Locate the line that contains "before = set(bpy.data.objects)", then copy it and all later lines of the data below exactly, through the last one.

[START OF Data supplied]

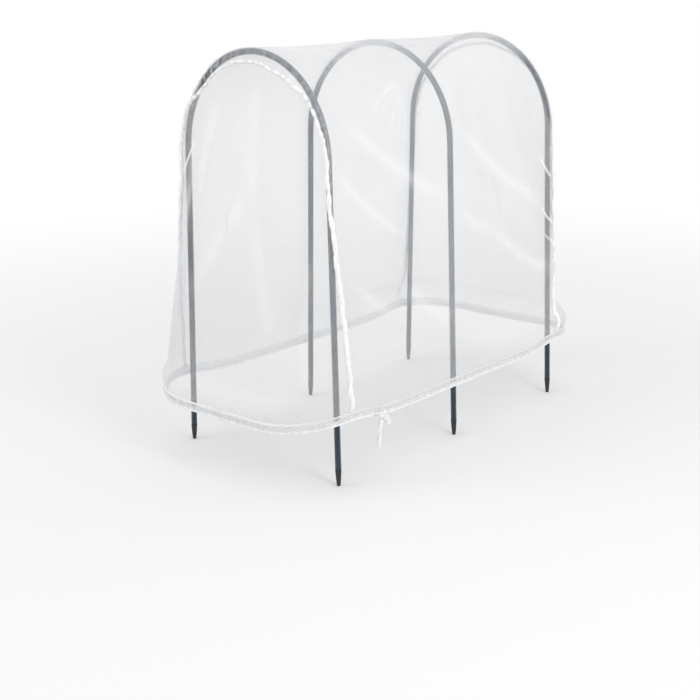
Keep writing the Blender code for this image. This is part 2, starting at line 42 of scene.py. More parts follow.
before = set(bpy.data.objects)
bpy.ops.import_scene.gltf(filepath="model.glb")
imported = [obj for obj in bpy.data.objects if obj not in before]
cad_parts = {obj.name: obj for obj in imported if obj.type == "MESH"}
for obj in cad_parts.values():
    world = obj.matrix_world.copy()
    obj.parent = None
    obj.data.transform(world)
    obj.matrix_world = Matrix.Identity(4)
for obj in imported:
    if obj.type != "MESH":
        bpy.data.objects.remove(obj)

# Hoops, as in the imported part
HOOP_SPACING = 0.238
END_HOOP_LEAN = 0.0103
FRONT_HOOP_NARROWER = 0.0165
ARCH_HALF = 0.1244
ARCH_RISE = 0.127
CROWN_ABOVE_RIM = 0.404
RIM_Z = 0.125
LEG_LEAN = 0.0292
TUBE_RADIUS = 0.004
TUBE_WALL = 0.0012
TIP_LENGTH = 0.022
TIP_END_RADIUS = 0.002
TIP_SHOULDER = 0.0176
TIP_TAPER = 0.0062
TIP_ROUNDING = 0.0007
TIP_EDGE_ANGLE = 50
SPIGOT_LENGTH = 0.014
SPIGOT_CLEARANCE = 0.0003
SEAT_GAP = 0.0003
HOOP_PLACES = {"front": -HOOP_SPACING, "middle": 0.0, "rear": HOOP_SPACING}

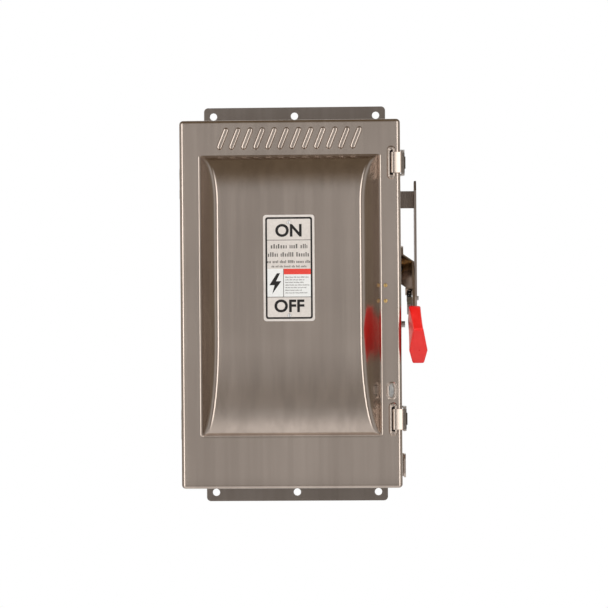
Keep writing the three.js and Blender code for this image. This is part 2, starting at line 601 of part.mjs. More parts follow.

[END OF Data supplied]

_Task solution_
before = set(bpy.data.objects)
bpy.ops.import_scene.gltf(filepath="model.glb")
imported = [obj for obj in bpy.data.objects if obj not in before]
cad_parts = {obj.name: obj for obj in imported if obj.type == "MESH"}
for obj in cad_parts.values():
    world = obj.matrix_world.copy()
    obj.parent = None
    obj.data.transform(world)
    obj.matrix_world = Matrix.Identity(4)
for obj in imported:
    if obj.type != "MESH":
        bpy.data.objects.remove(obj)

# Hoops, as in the imported part
HOOP_SPACING = 0.238
END_HOOP_LEAN = 0.0103
FRONT_HOOP_NARROWER = 0.0165
ARCH_HALF = 0.1244
ARCH_RISE = 0.127
CROWN_ABOVE_RIM = 0.404
RIM_Z = 0.125
LEG_LEAN = 0.0292
TUBE_RADIUS = 0.004
TUBE_WALL = 0.0012
TIP_LENGTH = 0.022
TIP_END_RADIUS = 0.002
TIP_SHOULDER = 0.0176
TIP_TAPER = 0.0062
TIP_ROUNDING = 0.0007
TIP_EDGE_ANGLE = 50
SPIGOT_LENGTH = 0.014
SPIGOT_CLEARANCE = 0.0003
SEAT_GAP = 0.0003
HOOP_PLACES = {"front": -HOOP_SPACING, "middle": 0.0, "rear": HOOP_SPACING}

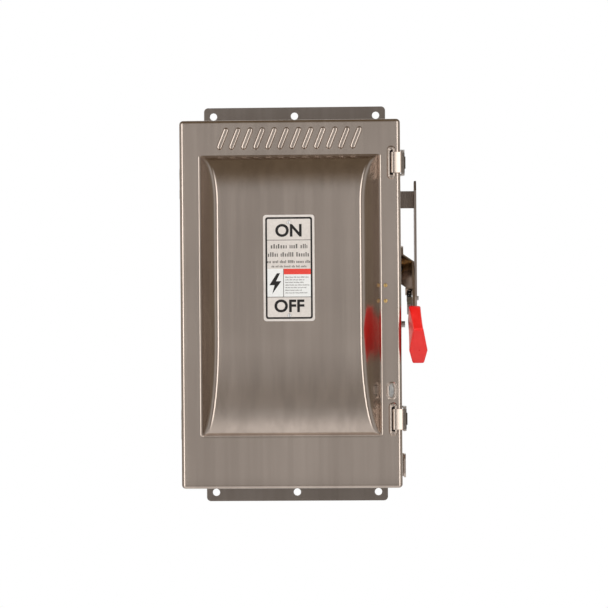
Keep writing the three.js and Blender code for this image. This is part 2, starting at line 601 of part.mjs. More parts follow.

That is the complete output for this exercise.